> [WHAT IS REQUIRED]
Return verbatim everything from the first line through the line that contains "CUFF_ROWS = 14", and stop there.

> [RAW RECORDS]
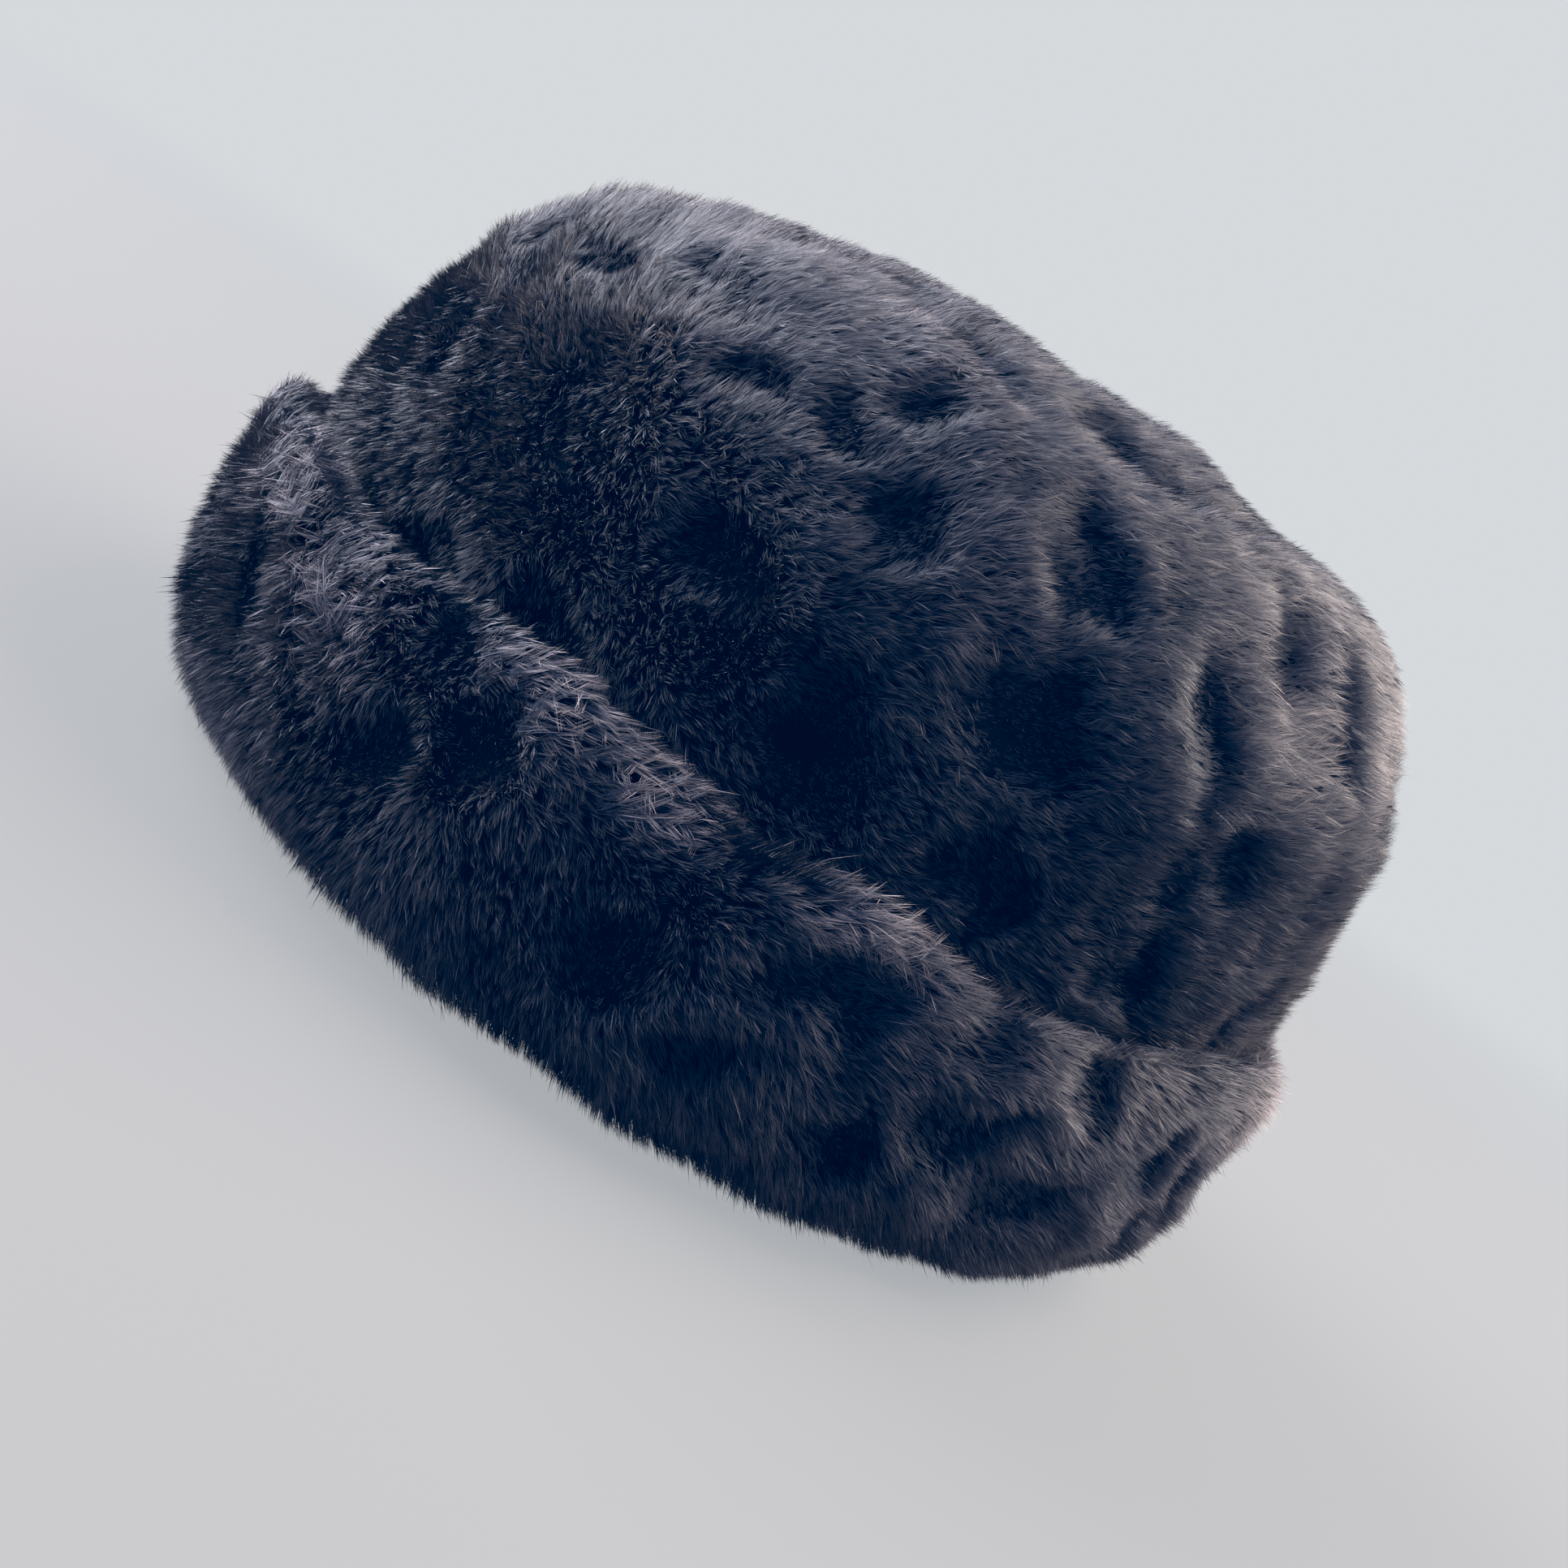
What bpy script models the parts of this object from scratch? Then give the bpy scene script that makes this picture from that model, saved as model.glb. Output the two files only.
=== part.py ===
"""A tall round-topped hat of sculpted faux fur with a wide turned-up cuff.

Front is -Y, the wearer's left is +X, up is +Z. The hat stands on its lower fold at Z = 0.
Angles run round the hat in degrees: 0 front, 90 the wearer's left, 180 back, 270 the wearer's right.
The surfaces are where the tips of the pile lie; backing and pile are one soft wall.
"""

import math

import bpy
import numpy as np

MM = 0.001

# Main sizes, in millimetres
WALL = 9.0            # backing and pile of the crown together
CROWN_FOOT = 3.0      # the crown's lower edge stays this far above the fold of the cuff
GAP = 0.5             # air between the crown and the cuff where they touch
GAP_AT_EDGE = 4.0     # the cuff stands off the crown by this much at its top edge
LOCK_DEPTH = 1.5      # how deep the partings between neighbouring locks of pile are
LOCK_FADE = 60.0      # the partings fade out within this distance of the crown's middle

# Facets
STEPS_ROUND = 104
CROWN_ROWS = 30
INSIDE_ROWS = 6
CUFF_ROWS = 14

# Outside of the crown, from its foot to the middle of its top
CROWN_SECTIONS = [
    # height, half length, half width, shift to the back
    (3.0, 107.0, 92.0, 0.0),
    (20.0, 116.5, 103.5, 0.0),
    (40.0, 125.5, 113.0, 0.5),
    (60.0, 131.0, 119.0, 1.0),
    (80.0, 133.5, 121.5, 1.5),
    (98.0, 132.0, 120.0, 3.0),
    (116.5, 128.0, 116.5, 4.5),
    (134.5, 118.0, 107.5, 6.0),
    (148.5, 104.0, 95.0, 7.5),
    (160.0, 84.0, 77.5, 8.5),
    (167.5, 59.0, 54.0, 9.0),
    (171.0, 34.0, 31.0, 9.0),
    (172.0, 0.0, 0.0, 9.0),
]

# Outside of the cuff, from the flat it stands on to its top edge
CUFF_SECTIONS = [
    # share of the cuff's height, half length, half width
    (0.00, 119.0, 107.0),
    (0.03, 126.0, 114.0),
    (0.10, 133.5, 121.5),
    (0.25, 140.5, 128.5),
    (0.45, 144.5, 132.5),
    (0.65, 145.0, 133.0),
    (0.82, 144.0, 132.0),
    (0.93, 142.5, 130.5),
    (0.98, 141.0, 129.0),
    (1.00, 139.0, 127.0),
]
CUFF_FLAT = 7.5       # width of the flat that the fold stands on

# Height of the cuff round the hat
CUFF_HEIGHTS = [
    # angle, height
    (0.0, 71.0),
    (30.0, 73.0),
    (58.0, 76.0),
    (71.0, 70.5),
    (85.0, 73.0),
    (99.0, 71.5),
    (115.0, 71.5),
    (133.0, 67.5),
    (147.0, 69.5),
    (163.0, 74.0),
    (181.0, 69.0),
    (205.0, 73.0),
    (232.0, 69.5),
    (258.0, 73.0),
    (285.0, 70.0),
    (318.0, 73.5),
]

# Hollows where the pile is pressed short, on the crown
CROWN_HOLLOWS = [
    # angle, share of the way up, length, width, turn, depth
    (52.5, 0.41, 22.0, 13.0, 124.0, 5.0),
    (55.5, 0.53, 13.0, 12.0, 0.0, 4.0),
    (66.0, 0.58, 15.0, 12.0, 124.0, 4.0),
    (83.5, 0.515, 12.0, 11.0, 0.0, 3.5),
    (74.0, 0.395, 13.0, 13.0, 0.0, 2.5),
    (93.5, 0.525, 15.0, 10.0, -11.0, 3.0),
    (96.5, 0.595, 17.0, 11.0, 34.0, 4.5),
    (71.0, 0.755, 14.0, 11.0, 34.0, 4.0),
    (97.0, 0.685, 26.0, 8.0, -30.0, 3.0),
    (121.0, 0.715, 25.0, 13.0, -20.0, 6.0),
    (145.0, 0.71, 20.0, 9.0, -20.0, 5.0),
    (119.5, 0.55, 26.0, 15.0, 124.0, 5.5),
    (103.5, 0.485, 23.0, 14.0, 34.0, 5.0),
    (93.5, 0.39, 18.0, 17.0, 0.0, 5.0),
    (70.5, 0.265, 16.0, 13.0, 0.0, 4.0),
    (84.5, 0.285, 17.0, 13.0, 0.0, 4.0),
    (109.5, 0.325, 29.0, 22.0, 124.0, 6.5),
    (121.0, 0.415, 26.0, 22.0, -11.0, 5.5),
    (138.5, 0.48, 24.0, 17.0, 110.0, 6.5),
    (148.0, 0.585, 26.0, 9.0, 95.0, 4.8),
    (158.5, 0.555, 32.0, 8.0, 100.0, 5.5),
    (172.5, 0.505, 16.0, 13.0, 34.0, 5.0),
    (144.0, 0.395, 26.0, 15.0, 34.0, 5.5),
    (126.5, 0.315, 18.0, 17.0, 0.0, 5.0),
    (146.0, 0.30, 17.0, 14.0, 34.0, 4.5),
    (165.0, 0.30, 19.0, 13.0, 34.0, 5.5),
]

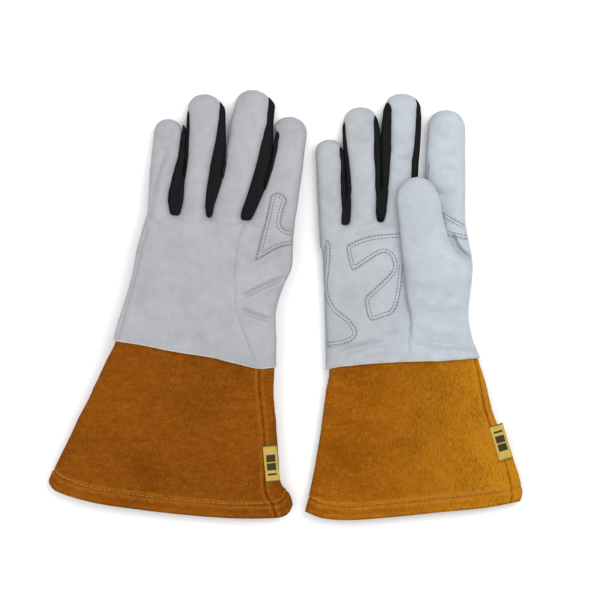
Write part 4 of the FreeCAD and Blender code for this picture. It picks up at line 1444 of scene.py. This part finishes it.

> [ANSWER IN FULL]
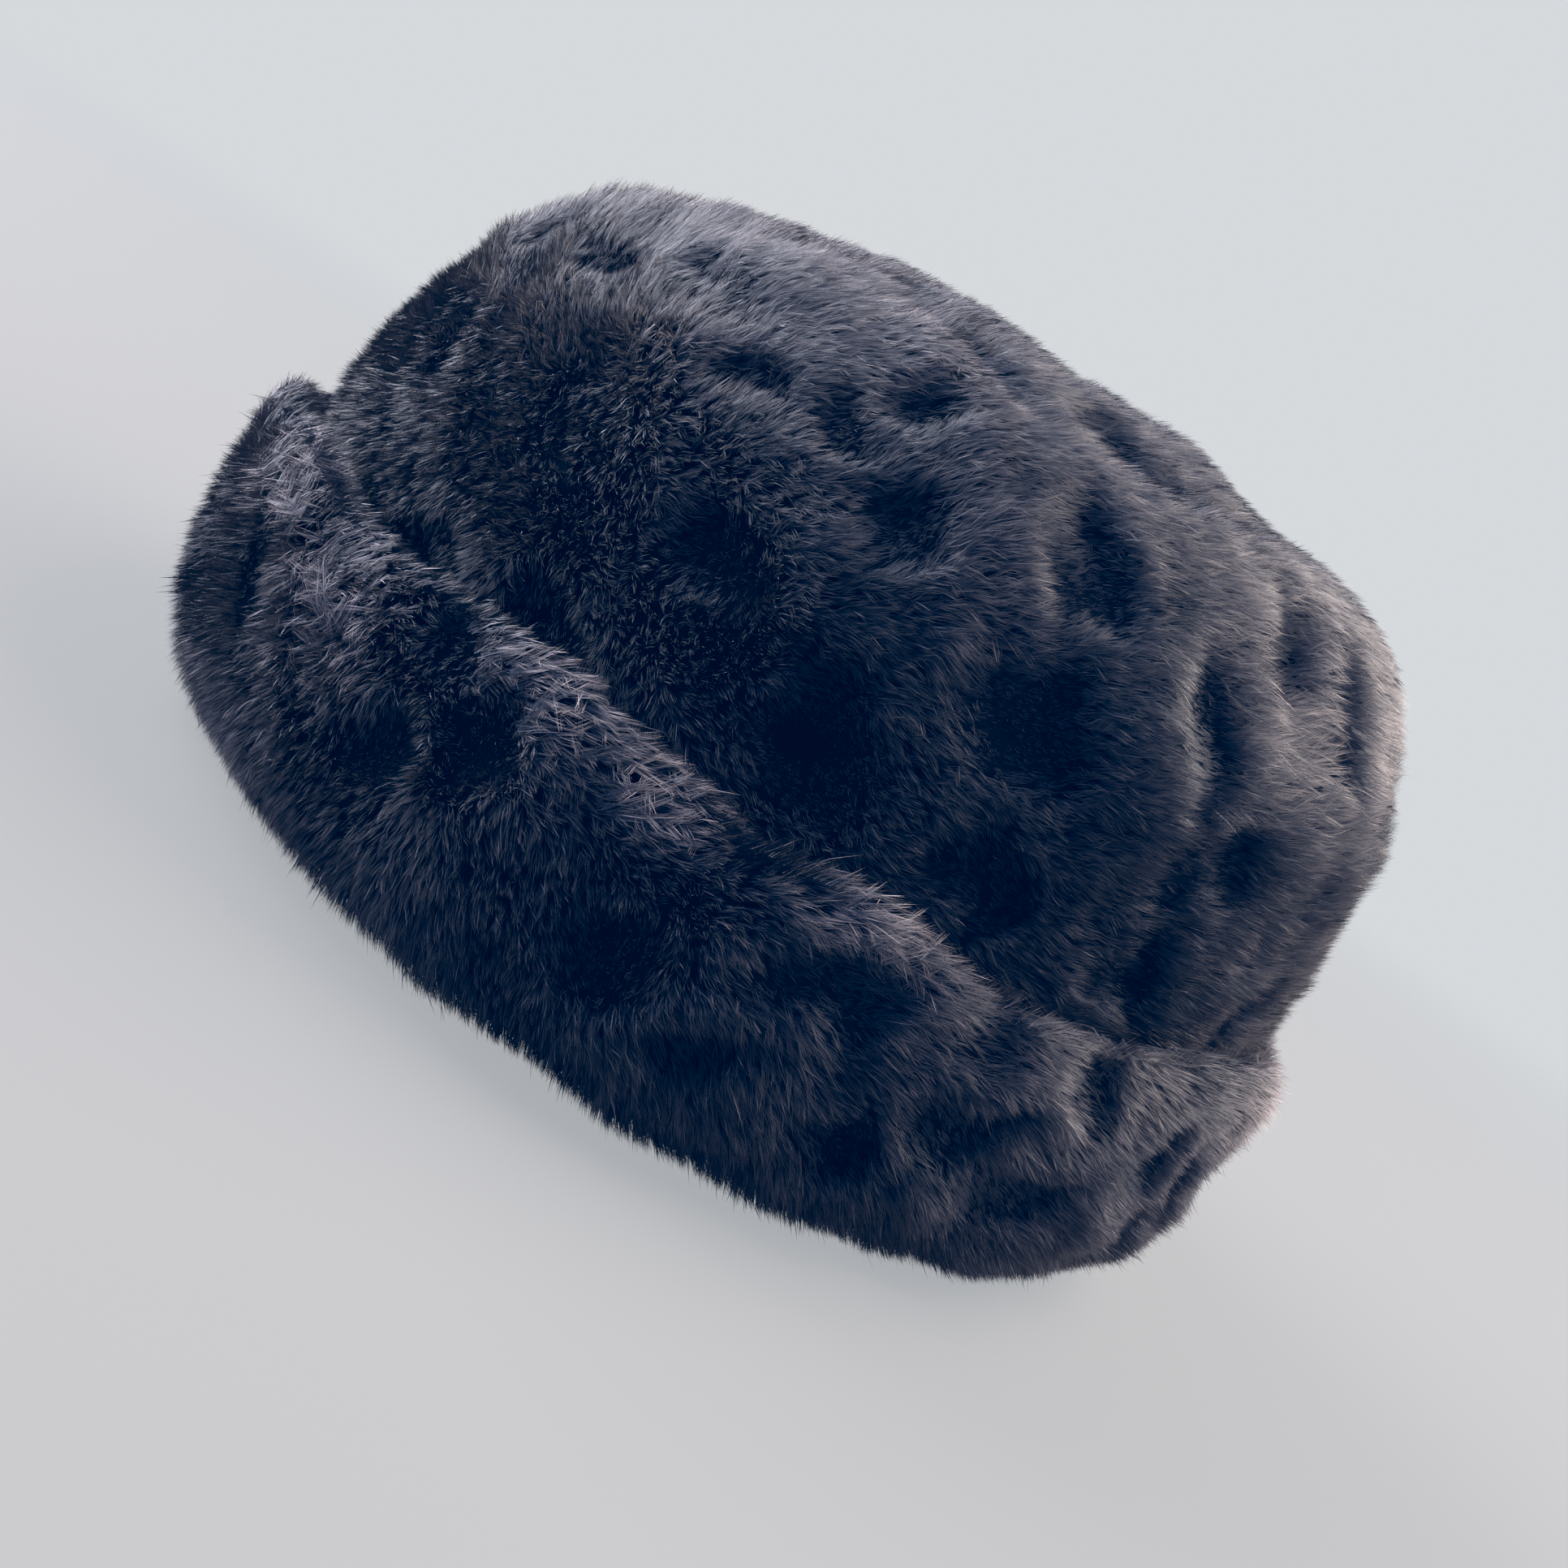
What bpy script models the parts of this object from scratch? Then give the bpy scene script that makes this picture from that model, saved as model.glb. Output the two files only.
=== part.py ===
"""A tall round-topped hat of sculpted faux fur with a wide turned-up cuff.

Front is -Y, the wearer's left is +X, up is +Z. The hat stands on its lower fold at Z = 0.
Angles run round the hat in degrees: 0 front, 90 the wearer's left, 180 back, 270 the wearer's right.
The surfaces are where the tips of the pile lie; backing and pile are one soft wall.
"""

import math

import bpy
import numpy as np

MM = 0.001

# Main sizes, in millimetres
WALL = 9.0            # backing and pile of the crown together
CROWN_FOOT = 3.0      # the crown's lower edge stays this far above the fold of the cuff
GAP = 0.5             # air between the crown and the cuff where they touch
GAP_AT_EDGE = 4.0     # the cuff stands off the crown by this much at its top edge
LOCK_DEPTH = 1.5      # how deep the partings between neighbouring locks of pile are
LOCK_FADE = 60.0      # the partings fade out within this distance of the crown's middle

# Facets
STEPS_ROUND = 104
CROWN_ROWS = 30
INSIDE_ROWS = 6
CUFF_ROWS = 14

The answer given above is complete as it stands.